How fast can concept testing be done?

Brief on Day 1, builder live within 48 hours, full theme-coded report within 5 days — for a standard 200-interview single-market study. Multi-market or large-sample studies typically add 2–3 days. Fieldwork is never the bottleneck — 200 conversations happen in parallel, not in a queue.

What is the difference between concept testing and product testing?

Concept testing evaluates an idea before a product is built or launched. Product testing (IHUT) puts a physical product in consumers' hands to evaluate actual experience. Concept testing is earlier, cheaper, and faster; product testing validates post-production. Alchemic covers both.

How do you test a concept before launch?

Define your target audience and the decision you need to make. Prepare your stimulus — sentence, deck slide, mock packaging, image, or video. Field AI-moderated interviews: comprehension first, then appeal and intent, then open probing on the why. Analyse themes across 200+ conversations. Make the go/no-go call with evidence.

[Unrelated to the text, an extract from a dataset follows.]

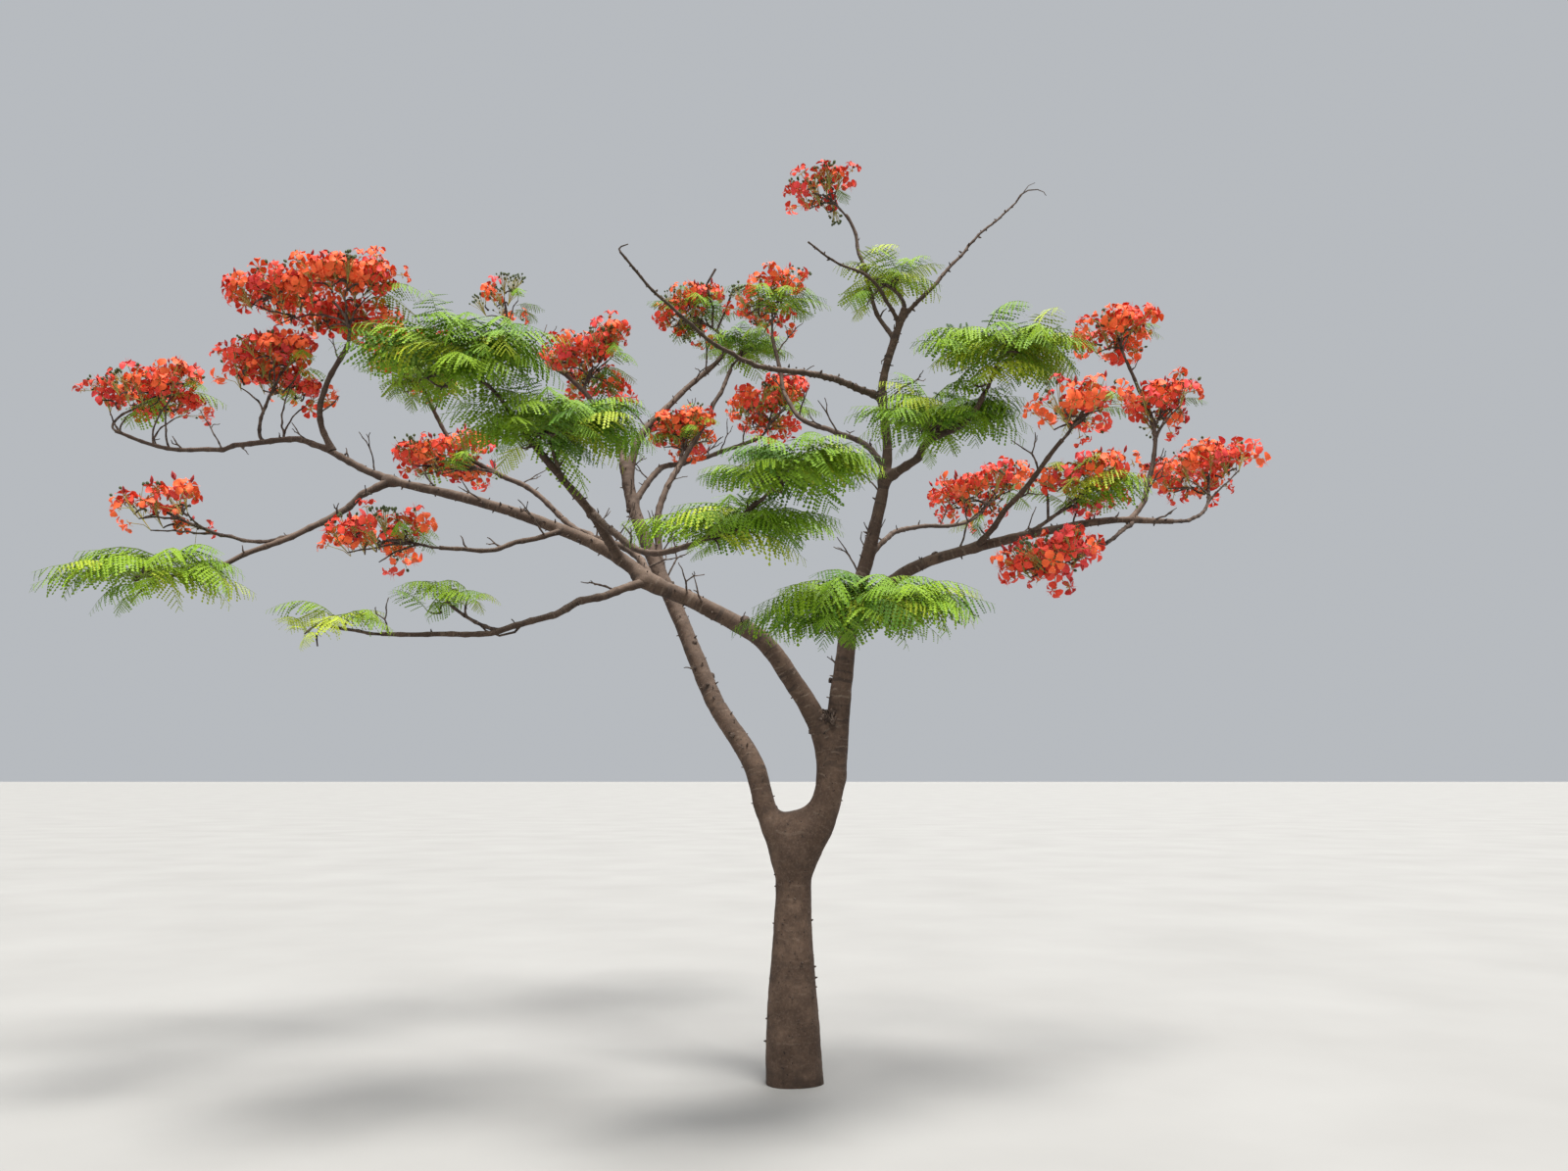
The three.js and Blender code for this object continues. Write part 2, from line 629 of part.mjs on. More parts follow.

How do you test concepts for FMCG, SaaS, or DTC brands?

FMCG: test packaging and claims with household decision-makers in Tier 1–3 cities, in regional languages. SaaS: test feature names and pricing frames with decision-makers; Alchemic supports Figma prototype stimulus. DTC: test proposition and creative messaging with your exact customer profile. Same platform, different briefing and stimulus.